Rachel: Who are you?

Freak #1: You are not allowed to ask such questions.  We mean you no harm, we are your friends.

Freak #2: Nothing.

Freak #1: Something.

Freak #2: One thing.

Freak #1: We are everything, but everything is nothing.

Freak #2: The long-forgotten fairy tale is in her eyes.  Caught inside a dream world.

Freak #1: Feelings too intense.

Freak #2: And nothing makes sense.

Freak #1: Clinging hard to her dreams.

Freak #2: And everything shatters around her.

Freak #1: I know.  We will perform for you.  Mouth closed, eyes open, ears listening, take a peek.
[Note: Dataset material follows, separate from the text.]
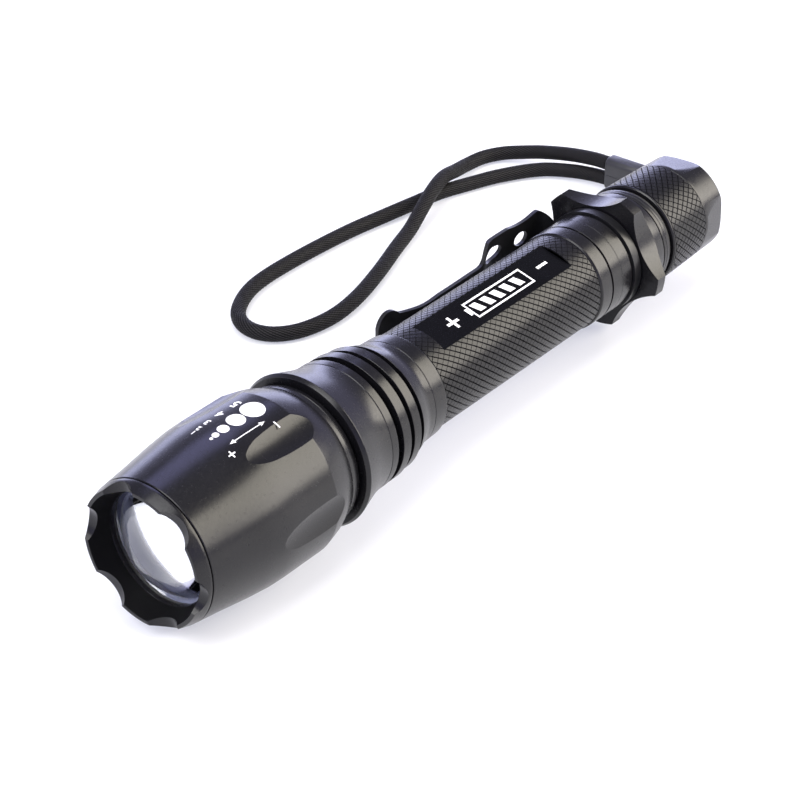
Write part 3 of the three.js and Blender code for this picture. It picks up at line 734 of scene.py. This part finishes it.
def head_shell():
    bore = 16.2
    shell = turned("head", [
        (156.6, 14.95), (156.6, 16.9), (158.0, 17.32), (158.1, 17.2), (158.25, 17.38), (159.4, 17.5),
        (163.4, 19.1), (167.6, HEAD_RADIUS), *HEAD_FRONT, (197.4, 18.2), (204.0, 17.35), (204.0, 15.9),
        (197.5, 15.9), (197.5, 13.2), (196.0, 13.2), (195.0, bore), (176.0, bore), (176.0, 14.95),
    ], sides=240, edge=0.2)
    flutes = [ellipsoid((42.3, 12.8, 12.75), (171, 32, 0), 59 + 60 * i) for i in range(6)]
    combine(shell, joined("cutter", flutes), angle=9)
    anodise(shell, "zoom_head", "head_shell")
    # painted reflection: the bore behind the lens gets the pale blue-lavender colour
    paint(shell, BORE_PAINTED_REFLECTION, lambda s, r, n: r < bore + 0.1 and 176.5 < s < 198)


def bezel():
    ring = turned("crown", [
        (201.2, 13.7), (201.2, 15.6), (204.3, 15.6), (204.3, 17.3), (205.0, 17.22), (BEZEL_RIM, 16.5),
        (BEZEL_RIM, 15.6), (202.6, 13.7),
    ], sides=240)
    radius, depth = 5.7, 2.3
    cutters = []
    for i in range(6):
        bm = bmesh.new()
        bmesh.ops.create_cone(bm, cap_ends=True, segments=96, radius1=radius, radius2=radius, depth=10)
        matrix = FROM_AXIS @ Matrix.Rotation(math.radians(50 + 60 * i), 4, "X")
        matrix = matrix @ Matrix.Translation((BEZEL_RIM + radius - depth, 16.5, 0))
        bmesh.ops.transform(bm, matrix=matrix @ Matrix.Rotation(math.pi / 2, 4, "X"), verts=bm.verts)
        cutters.append(finished("cutter", bm, 30))
    combine(ring, joined("cutter", cutters), angle=28)
    anodise(ring, "zoom_head", "bezel")
    # painted shade: the inner cone of the bezel gets the darker, duller copy of the anodising
    paint(ring, BORE_PAINTED_SHADE, lambda s, r, n: r < 15.7 and s > 202 and n.x < 0.6)


def front_lens():
    apex, edge, curvature, steps = 207.0, 13.3, 12.2, 40
    profile = [(197.8, 0), (197.8, 15.4), (199.6, 15.4), (199.6, edge)]
    for i in range(steps + 1):
        radius = edge * (1 - i / steps)
        profile.append((apex - radius * radius / (2 * curvature), radius))
    lens = turned("aspheric_lens", profile, angle=30, edge=0, even=False)
    lens.visible_shadow = False
    dress(lens, LENS_CLEAR, "clear_lens", "zoom_head", "front_lens")


def round_seal(name, station, middle, section, body, node, material=RUBBER):
    """An O-ring from its station and the radii of its middle and of its section."""
    points = [polar(section, 90 - 22.5 * i, (station, middle)) for i in range(16)]
    seal = turned(name, points, sides=96, angle=60, edge=0, even=False)
    dress(seal, material, "black_rubber", body, node)


def led_holder():
    profile = [(148.3, 11.0), (148.3, 12.6), (156.2, 12.6), (156.2, 14.5)]
    for station in (167.6, 172.6):
        profile += [(station - 1, 14.5), (station - 1, 13.1), (station + 1, 13.1), (station + 1, 14.5)]
    profile += [(186.6, 14.5), (186.6, 15.8), (189.0, 15.8), (189.0, 1.2), (186.0, 1.2), (186.0, 10.0),
                (160.0, 10.0), (159.5, 11.0)]
    holder = turned("sliding_barrel", profile, sides=128)
    for side in (6.0, -6.0):
        combine(holder, drill(184, 191, 24, (side, 0)))
    dress(holder, ALUMINIUM, "raw_aluminium", "torch_body", "led_holder")


# ---------- rings and clip ----------
def lobed_outline():
    """Five lobes with round tips and hollow arcs between them, as points (y, z)."""
    count, first, half = 5, 64, 7.5
    tip, valley = 18.6, 14.2
    tip_steps, valley_steps = 6, 28
    pitch = 360 / count
    corner_x, corner_y = polar(tip, pitch / 2 - half)
    rise = corner_x - valley
    arc = (rise * rise + corner_y * corner_y) / (2 * rise)
    spread = math.degrees(math.asin(corner_y / arc))
    outline = []
    for i in range(count):
        lobe = first + i * pitch
        outline += [polar(tip, lobe - half + 2 * half * k / tip_steps) for k in range(tip_steps + 1)]
        middle = lobe + pitch / 2
        centre = polar(valley + arc, middle)
        outline += [polar(arc, middle + 180 + spread - 2 * spread * k / valley_steps, centre)
                    for k in range(1, valley_steps)]
    return outline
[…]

Everything that is wrong with performance art as interpreted by chiaroscuro midget clowns.

Rachel: Who are you?

Freak #1: Ooooh, we cannot tell.

Freak #2: It’s a seeecret.

Freak #1: We couldn’t. 

Freak #2: We shouldn’t.

Freak #1: Noooo.  I’ll whisper it into your ears while you sleep so you can remember in your dreams.

Freak #2: Dreams?

Freak #1: Dreams.

Freak #2: Dreams?  Dreams are answers to questions that you do not know how to ask.

Freak #1: The child poking holes in reality.

Rachel: Who are you?

Freak #2: Sssh. *whispers*

Freak #1: He’s says if you ask that again, if you open your mouth one more time, I swear to god I’ll break it, so shut the FUCK up.

*pause*

Freak #1: What?  An uncomfortable siiiiilence.

Freak #2: The little child is scared.  I can smell the fear in her veins pumping through her booody.

Do you now understand how incredibly creepy and bad and so, so WRONG this is?  There are scary black and white midget clown/mimes whispering bad poetry to this little Swedish kid who has a gay Irishman for a dad.  It doesn’t get much worse.

Wait, it does.

Let’s say that you’re me.  You’re in bed in your favorite skeleton pajamas and Halloween socks. It’s late at night, you’ve been watching midgets in black and white coo at this blonde kid.  You’re starting to feel like your mind has been raped by someone’s idea of performance art and you just want the movie to either fully go over the edge or burst into flames.

And then the movie goes forward in time to deal with “older” Rachel at her high school.

And then you blink.

You blink again.

And you realize that you’re looking at footage of the high school you attended.  You see the grate you tripped on six dozen times over the years, the cafeteria where you were accidentally hit by a flying large soda, the inside of the classroom where you read Lord of the Flies.

Obviously, the clowns are speaking to you, they’ve modified this movie to reflect on your life in order to embed themselves and their bad poetry into your skull.

So you go downstairs, get a knife, and go on a free-form massacre.

The clowns wanted you to do it.  Who are you to question the clowns?

My life feels a little more empty now.  Empty and cold.  This reviewer is going to go curl up in bed for a few days and pretend that this movie, accessible on Netflix on Demand, never actually happened.